I'll just let your other encomiums for Vietnam's Audie Murphy go unchallenged, as I wish to give you the last word (as many as you like) on the subject. I still can't figure out why JK didn't get the medal of honor, though . .

Interpretation <When someone I don't like picks up wounds, gets recognized for valor and puts his life on the line for his country, I ask what more could he have done and can he "without a doubt" prove it. Cause after all, that stuff doesn't mean much to me.>

shall we assume that he was about a grade inflated B+ student? And, coming out of Yale, even if he wanted to stay in the Northeast area, ya gotta figure he didn't make it into Harvard, Yale, Penn, Columbia, NYU, Cornell, Georgetown, or even Boston University. Ended up at Boston College for law school.

Interpretation <So Ed's much to impressed with that "ivies debater" stuff but then how smart could he be if he couldn't get into one of the "ivie" law schools.
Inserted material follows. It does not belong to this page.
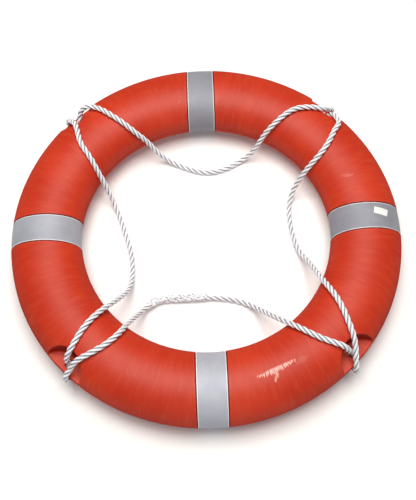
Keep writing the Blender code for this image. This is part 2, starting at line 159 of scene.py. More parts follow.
# The grab line's route, counterclockwise from the notch at 45 degrees: four loops
# over the front of the ring, and between them a hitch at each notch.
rope = {
    "diameter": 0.010,
    "lay": 0.040,
    "strandRadius": 0.00255,
    "strandOffset": 0.00245,
    # The spread of the painted shade in the grooves.
    "grooveDepth": 0.0052,
    "around": 56,
    "ringStep": 0.0020,
    "clearance": 0.0003,
    "pathPoints": 640,
    "loops": {
        45: [(0.218, 0.230, 0.1005), (0.200, 0.230, 0.103), (0.180, 0.227, 0.104),
             (0.145, 0.208, 0.0955), (0.127, 0.197, 0.0815), (0.111, 0.189, 0.053),
             (0.096, 0.182, 0.025), (0.076, 0.175, 0.009), (0.053, 0.163, 0.0055),
             (0.008, 0.152, 0.0055), (-0.039, 0.166, 0.0055), (-0.068, 0.179, 0.012),
             (-0.090, 0.187, 0.034), (-0.105, 0.194, 0.056), (-0.1225, 0.198, 0.080),
             (-0.152, 0.215, 0.0997), (-0.171, 0.228, 0.104), (-0.187, 0.240, 0.1035)],
        135: [(-0.233, 0.192, 0.104), (-0.225, 0.166, 0.103), (-0.213, 0.147, 0.098),
              (-0.203, 0.131, 0.0875), (-0.193, 0.116, 0.065), (-0.184, 0.103, 0.042),
              (-0.175, 0.087, 0.018), (-0.166, 0.066, 0.007), (-0.157, 0.038, 0.0055),
              (-0.141, -0.022, 0.0055), (-0.139, -0.062, 0.008), (-0.143, -0.094, 0.024),
              (-0.155, -0.122, 0.053), (-0.171, -0.145, 0.079), (-0.194, -0.172, 0.0987),
              (-0.215, -0.201, 0.1035)],
        225: [(-0.209, -0.241, 0.1005), (-0.191, -0.233, 0.1035), (-0.165, -0.216, 0.102),
              (-0.150, -0.199, 0.0935), (-0.140, -0.179, 0.074), (-0.130, -0.157, 0.046),
              (-0.117, -0.134, 0.019), (-0.097, -0.117, 0.0092), (-0.058, -0.111, 0.008),
              (-0.014, -0.111, 0.008), (0.025, -0.114, 0.006), (0.047, -0.118, 0.0055),
              (0.070, -0.127, 0.008), (0.091, -0.145, 0.026), (0.107, -0.164, 0.051),
              (0.124, -0.183, 0.0755), (0.149, -0.204, 0.0965), (0.188, -0.228, 0.1035)],
        315: [(0.229, -0.195, 0.104), (0.217, -0.158, 0.1025), (0.206, -0.129, 0.088),
              (0.195, -0.092, 0.0585), (0.185, -0.0565, 0.029), (0.173, -0.027, 0.011),
              (0.164, 0.012, 0.0055), (0.161, 0.048, 0.0055), (0.163, 0.073, 0.007),
              (0.170, 0.094, 0.023), (0.182, 0.106, 0.048), (0.197, 0.116, 0.074),
              (0.213, 0.127, 0.092), (0.238, 0.158, 0.104), (0.250, 0.180, 0.103)],
    },
    # Across the notch, outward from the outer circle and above the mid-plane.
    "hitchIn": {
        45: [(-0.044, -0.034, 0.050), (-0.032, -0.0265, 0.0480), (-0.0245, -0.0225, 0.0440),
             (-0.015, -0.020, 0.030), (-0.006, -0.018, 0.0175)],
        135: [(-0.034, -0.036, 0.0505), (-0.0245, -0.020, 0.0465), (-0.015, -0.0125, 0.0355),
              (-0.0055, -0.0135, 0.021)],
        225: [(-0.006, -0.045, 0.053), (-0.003, -0.033, 0.0505), (-0.002, -0.022, 0.040),
              (-0.0015, -0.0165, 0.025)],
        315: [(-0.0195, -0.042, 0.0525), (-0.016, -0.034, 0.0512), (-0.0125, -0.0265, 0.0445),
              (-0.0085, -0.0215, 0.031), (-0.0035, -0.018, 0.019)],
    },
    "hitchOut": {
        45: [(-0.0035, -0.005, 0.0205), (-0.003, -0.017, 0.0345), (-0.002, -0.029, 0.0478)],
        135: [(0.0105, -0.0065, 0.0245), (0.0145, -0.021, 0.0405), (0.018, -0.034, 0.0512)],
        225: [(0.014, -0.009, 0.025), (0.0165, -0.022, 0.0427)],
        315: [(-0.0125, -0.001, 0.022), (0.0, -0.0155, 0.0375), (0.011, -0.032, 0.0505)],
    },
    "edgeTurn": {45: -0.004, 135: 0.009, 225: 0.013, 315: -0.0165},
    "edgeSlack": {45: 0.0, 135: 0.001, 225: 0.0, 315: 0.002},
    "behindWeb": [(0.02, 0.002, 0.75), (0.2, 0.0085, 1.0), (0.62, 0.0125, 1.0)],
    "reachesEdge": 0.9,
}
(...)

See-I can take either side of the debate-that proves how flexible my mind is.>

But I know, in the hagiography that accompanies all Democratic candidates, they are all brilliant students (the Kennedys were notoriously poor students at Harvard, none made it into the Law School there, no matter how much $$ the family had, Teddy was thrown out ("rusticated") for a year for cheating while an undergrad), and every single Republican who has held high office has been characterized as stupid or, in the rare case (which, see, Nixon), smart but devious. It's just part of the scenery.

(The truth is, one of the most intelligent presidents we had, on pure academic achievement, was Gerald Ford: football star at Michigan AND Yale Law school, but he was constantly lampooned as "dim" by the press, as was Eisenhower, Reagan, Bush I and of course Bush II.)


Interpretation <This has nothing to do with Ed's answer to the quetion I asked of why he'd say that Kerry's antiwar stance does not explain his political success. It does, however, give me the opportunity to lampoon that caricature from the left; Kennedy, and point out one of my favorite themes concerning the overwhelming injustice done to right thinking heroes.>

Now there seem to be a lot of red herrings in that mess but I think I've got it right. Not that you do, however. Ed

PS, By the way, the reason for "Boston College" law admittance given in the Brinkley book is that after losing the election Kerry was in the position of applying late. Yale and most other law school's application procedures were closed; BCs wasn't.

In any event, I'm sure that there are other bright people that didn't get into Yale law, however. It is, and probably was, the most difficult law school admission at that time. I, personally, have the honor of having my Yale Law School application rejected at about the same time that Kerry started law school. How about you? Did have the inclination, the grades or the LSAT scores to apply to Yale? In other words, I wouldn't hold that against him too heavily.